Candy, particularly gummy bears and a chocolate bar, serves as a deeply personal symbol of love and hope to both protagonists. For James, candy becomes associated with memories of Rosa, because he met her just after consuming a packet of gummy bears. After the incident, in which she attempts to kill him, he reflects, “I realize then that I’ll never be able to look at gummy bears without remembering Rosabelle” (156). The taste and texture of the candy become inseparable from his memories and feelings for her.


For Rosa, the chocolate bar she receives at the New Republic is such a rare and unbelievable privilege that she does not eat it. Instead, she saves it for her sister Clara, using it to remind herself that seeing her sister again is a real possibility. Despite everything Rosa has endured, she hopes that she might one day reunite with her sister and gift her a simple joy. Rosa does not express emotion often, so actions like this are some of the story’s major indicators of her concern and care. Because candy is also associated with childhood and innocence, it creates a direct and powerful contrast with the brutal and dark world that Rosa lives in.

The Glass Vial

The glass vial filled with black liquid symbolizes the weaponization of human beings, sacrifice, and the loss of bodily autonomy, contributing to the theme of the tension between safety and freedom. Given to Rosa by Leon, who is under Klaus’s control, the vial is supposed to contain the “earth” element, a gene-editing chemical designed to erase superhuman abilities from the New Republic population.
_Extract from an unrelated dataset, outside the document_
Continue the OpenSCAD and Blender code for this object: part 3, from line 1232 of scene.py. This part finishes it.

Rosa is instructed to drink the liquid and bury herself alive, a process that will cause her body to decompose, explode, and disperse the chemical throughout the New Republic. The mission, which requires Rosa to sacrifice her life, uses the human body as a delivery system, reducing Rosa to nothing more than a tool of destruction. Leon tells Rosa that she was sent to the New Republic to die, emphasizing how Klaus and the Reestablishment see her as nothing more than a tool or pawn.
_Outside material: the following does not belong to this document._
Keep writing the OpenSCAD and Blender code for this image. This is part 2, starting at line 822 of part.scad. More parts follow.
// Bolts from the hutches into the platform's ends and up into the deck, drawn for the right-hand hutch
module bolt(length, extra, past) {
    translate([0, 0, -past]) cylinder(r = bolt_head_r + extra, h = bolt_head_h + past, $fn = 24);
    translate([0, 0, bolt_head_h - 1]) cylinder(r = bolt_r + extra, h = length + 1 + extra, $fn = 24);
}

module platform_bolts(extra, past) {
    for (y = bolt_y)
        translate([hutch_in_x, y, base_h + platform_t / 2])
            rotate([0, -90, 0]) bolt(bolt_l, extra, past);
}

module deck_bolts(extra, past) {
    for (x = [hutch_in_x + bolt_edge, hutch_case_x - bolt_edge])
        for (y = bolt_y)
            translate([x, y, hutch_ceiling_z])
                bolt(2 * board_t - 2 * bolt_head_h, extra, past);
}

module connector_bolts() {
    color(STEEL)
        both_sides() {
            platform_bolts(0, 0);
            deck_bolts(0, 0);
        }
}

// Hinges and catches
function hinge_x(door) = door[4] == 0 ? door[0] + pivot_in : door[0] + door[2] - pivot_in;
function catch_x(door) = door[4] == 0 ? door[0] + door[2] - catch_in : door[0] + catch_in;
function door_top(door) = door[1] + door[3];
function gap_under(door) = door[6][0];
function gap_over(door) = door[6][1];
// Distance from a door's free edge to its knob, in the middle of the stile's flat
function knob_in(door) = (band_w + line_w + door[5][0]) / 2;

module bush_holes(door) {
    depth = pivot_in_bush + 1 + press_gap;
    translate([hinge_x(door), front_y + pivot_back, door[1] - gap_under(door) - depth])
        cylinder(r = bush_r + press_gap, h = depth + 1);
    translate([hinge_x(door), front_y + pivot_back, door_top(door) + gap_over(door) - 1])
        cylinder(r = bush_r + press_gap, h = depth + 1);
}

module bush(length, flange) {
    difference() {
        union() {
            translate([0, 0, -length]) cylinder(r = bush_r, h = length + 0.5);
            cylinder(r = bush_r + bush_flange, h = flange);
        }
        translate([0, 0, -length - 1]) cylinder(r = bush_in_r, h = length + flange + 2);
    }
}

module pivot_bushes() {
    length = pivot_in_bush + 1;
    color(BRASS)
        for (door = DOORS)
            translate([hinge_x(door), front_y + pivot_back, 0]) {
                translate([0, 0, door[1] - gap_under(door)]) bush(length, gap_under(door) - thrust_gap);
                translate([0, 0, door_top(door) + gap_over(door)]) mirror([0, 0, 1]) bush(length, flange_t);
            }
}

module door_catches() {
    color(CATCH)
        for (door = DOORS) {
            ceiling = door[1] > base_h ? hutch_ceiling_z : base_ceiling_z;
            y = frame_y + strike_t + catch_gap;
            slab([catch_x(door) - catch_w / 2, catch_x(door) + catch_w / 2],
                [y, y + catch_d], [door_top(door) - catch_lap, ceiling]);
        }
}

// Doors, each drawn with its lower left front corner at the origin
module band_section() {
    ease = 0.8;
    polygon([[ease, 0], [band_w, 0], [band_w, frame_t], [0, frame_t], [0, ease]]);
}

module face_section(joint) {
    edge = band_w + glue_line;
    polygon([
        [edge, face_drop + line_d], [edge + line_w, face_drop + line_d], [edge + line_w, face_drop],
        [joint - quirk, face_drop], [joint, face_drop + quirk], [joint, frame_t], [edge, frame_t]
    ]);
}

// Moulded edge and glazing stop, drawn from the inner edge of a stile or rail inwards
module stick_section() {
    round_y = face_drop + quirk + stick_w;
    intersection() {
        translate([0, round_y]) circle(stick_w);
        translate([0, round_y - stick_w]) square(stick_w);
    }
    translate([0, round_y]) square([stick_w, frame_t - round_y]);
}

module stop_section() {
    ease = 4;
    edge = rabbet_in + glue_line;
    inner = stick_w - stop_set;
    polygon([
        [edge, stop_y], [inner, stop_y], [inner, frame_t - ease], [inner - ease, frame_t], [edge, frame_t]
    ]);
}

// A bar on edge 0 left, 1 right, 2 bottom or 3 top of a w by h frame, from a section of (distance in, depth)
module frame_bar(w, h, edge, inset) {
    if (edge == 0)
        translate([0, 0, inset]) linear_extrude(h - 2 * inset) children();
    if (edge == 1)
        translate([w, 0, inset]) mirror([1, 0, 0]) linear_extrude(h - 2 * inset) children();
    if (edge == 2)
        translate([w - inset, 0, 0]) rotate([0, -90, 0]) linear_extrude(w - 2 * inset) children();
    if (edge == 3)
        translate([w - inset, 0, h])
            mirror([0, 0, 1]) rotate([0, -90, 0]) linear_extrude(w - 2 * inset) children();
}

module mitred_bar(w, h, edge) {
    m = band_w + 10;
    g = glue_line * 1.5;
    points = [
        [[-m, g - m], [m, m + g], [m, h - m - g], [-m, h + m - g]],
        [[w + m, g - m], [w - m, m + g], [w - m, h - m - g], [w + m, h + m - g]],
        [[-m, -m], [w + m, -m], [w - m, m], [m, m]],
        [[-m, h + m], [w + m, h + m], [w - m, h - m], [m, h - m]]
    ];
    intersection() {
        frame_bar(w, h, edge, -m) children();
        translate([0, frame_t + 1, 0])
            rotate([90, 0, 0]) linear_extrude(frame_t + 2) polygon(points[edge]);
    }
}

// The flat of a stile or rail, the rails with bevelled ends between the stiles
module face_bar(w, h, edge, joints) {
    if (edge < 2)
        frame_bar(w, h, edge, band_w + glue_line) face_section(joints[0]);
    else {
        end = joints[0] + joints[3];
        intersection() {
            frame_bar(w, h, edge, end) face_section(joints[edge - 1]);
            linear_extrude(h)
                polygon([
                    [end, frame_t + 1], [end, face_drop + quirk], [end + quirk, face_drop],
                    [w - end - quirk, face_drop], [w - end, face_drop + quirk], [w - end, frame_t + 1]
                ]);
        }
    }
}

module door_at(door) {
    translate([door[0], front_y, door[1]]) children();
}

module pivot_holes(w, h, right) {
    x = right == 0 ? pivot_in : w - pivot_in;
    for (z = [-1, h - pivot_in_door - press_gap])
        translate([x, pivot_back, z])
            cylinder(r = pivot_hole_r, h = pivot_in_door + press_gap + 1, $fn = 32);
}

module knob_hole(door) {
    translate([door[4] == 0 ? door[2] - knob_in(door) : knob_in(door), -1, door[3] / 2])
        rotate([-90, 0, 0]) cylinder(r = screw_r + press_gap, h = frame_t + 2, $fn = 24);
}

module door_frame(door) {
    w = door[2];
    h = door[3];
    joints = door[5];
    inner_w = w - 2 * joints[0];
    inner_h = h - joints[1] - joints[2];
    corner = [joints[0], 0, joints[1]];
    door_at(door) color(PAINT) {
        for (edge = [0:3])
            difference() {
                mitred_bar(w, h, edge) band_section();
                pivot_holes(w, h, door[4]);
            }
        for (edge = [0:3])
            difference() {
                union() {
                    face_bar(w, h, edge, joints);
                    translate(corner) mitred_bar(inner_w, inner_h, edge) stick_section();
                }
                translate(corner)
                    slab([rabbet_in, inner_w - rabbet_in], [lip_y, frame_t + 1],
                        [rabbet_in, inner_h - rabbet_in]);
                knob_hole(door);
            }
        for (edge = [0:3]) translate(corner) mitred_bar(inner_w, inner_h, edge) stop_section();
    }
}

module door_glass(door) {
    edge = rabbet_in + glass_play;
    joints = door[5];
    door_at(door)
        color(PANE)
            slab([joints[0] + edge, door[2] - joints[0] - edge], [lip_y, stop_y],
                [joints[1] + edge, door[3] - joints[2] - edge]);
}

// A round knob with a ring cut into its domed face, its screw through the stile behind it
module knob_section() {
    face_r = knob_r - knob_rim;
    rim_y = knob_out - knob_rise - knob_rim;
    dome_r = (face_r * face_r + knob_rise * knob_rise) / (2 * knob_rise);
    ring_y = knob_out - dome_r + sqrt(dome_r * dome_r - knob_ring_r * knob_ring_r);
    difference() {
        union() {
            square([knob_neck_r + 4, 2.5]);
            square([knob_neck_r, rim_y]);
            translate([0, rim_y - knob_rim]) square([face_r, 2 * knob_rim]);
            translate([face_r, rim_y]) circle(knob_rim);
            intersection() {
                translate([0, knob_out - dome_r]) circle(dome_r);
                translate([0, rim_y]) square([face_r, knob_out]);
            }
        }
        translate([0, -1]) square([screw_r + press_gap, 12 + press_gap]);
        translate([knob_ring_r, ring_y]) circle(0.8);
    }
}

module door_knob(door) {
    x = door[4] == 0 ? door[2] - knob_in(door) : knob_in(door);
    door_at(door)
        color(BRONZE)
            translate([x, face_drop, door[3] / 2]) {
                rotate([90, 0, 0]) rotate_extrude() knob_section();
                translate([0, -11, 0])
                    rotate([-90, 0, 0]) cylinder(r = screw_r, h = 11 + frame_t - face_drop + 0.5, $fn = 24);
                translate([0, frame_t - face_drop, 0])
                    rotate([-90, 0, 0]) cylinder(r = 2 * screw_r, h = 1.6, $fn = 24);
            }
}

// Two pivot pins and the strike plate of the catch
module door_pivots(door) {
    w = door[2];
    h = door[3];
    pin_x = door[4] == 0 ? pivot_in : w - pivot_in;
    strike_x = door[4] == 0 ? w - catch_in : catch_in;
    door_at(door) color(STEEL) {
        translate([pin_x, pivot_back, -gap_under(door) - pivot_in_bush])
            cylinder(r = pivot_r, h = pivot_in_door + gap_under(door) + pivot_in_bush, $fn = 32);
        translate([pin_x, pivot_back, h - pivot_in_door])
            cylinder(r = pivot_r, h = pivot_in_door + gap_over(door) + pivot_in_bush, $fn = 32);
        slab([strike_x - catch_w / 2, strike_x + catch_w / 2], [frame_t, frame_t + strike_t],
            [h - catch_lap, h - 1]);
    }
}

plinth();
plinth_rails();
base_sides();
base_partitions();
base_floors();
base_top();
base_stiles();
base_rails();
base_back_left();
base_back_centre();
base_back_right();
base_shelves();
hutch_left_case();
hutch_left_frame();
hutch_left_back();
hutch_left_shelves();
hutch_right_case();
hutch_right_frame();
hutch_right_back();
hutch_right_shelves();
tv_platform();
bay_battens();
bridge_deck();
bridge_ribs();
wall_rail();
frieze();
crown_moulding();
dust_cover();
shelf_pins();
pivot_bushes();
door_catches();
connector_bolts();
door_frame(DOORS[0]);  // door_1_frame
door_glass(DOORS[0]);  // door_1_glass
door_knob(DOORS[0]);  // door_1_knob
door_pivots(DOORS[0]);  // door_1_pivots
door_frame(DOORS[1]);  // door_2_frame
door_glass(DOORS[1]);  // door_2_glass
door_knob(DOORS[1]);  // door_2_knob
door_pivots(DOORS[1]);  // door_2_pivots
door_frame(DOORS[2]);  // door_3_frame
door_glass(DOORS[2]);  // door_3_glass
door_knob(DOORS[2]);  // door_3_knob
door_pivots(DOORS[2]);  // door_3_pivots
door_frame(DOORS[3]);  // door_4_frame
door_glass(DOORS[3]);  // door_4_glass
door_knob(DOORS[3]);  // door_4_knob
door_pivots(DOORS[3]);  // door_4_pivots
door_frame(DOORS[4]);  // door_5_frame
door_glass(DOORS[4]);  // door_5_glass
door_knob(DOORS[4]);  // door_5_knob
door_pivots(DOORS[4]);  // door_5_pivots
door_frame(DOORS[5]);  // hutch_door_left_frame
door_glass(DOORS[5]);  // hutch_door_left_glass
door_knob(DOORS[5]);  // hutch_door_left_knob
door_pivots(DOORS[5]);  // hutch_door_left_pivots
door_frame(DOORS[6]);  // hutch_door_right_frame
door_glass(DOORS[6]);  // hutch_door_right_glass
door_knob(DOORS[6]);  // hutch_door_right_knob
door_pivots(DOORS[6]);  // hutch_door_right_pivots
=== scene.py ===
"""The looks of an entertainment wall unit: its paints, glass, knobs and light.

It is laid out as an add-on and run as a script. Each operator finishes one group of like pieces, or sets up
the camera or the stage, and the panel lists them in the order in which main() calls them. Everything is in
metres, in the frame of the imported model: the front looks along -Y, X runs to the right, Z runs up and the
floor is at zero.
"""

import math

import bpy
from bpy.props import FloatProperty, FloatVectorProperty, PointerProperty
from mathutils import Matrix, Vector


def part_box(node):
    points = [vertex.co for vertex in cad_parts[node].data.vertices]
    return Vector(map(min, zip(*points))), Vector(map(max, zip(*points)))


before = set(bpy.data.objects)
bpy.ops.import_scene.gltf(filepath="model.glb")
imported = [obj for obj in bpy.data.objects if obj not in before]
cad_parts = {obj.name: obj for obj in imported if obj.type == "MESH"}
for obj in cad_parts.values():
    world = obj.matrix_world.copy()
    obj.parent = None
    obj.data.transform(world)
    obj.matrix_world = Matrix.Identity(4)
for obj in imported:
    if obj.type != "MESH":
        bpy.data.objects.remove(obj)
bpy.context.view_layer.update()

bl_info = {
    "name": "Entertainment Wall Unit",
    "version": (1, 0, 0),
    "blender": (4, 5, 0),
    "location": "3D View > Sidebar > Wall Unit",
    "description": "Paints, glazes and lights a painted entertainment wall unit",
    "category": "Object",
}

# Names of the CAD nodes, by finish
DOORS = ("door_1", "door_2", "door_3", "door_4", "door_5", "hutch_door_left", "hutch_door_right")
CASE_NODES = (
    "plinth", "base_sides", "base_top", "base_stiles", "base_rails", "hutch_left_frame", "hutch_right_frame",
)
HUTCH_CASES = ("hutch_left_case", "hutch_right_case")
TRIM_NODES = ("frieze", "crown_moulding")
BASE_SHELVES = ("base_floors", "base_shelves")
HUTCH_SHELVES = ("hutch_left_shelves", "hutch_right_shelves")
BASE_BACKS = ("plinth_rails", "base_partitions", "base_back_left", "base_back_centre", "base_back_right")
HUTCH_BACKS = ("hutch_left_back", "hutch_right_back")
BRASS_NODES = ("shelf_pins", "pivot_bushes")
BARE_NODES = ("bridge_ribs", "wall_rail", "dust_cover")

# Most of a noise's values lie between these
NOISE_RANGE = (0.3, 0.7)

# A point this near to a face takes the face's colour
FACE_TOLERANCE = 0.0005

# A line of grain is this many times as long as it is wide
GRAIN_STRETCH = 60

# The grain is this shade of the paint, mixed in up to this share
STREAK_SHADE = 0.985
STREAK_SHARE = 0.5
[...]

The vial thus comes to symbolize the oppression and control that Rosa lives with. Rosa was promised “freedom” upon completing the mission and was never told that “freedom,” in this case, meant death. When the story ends, the vial is no longer in Rosa’s possession, and she is going to maximum security prison; her plan, however, is to find a way to drink it in the cradle and, hopefully, destroy Klaus in the process.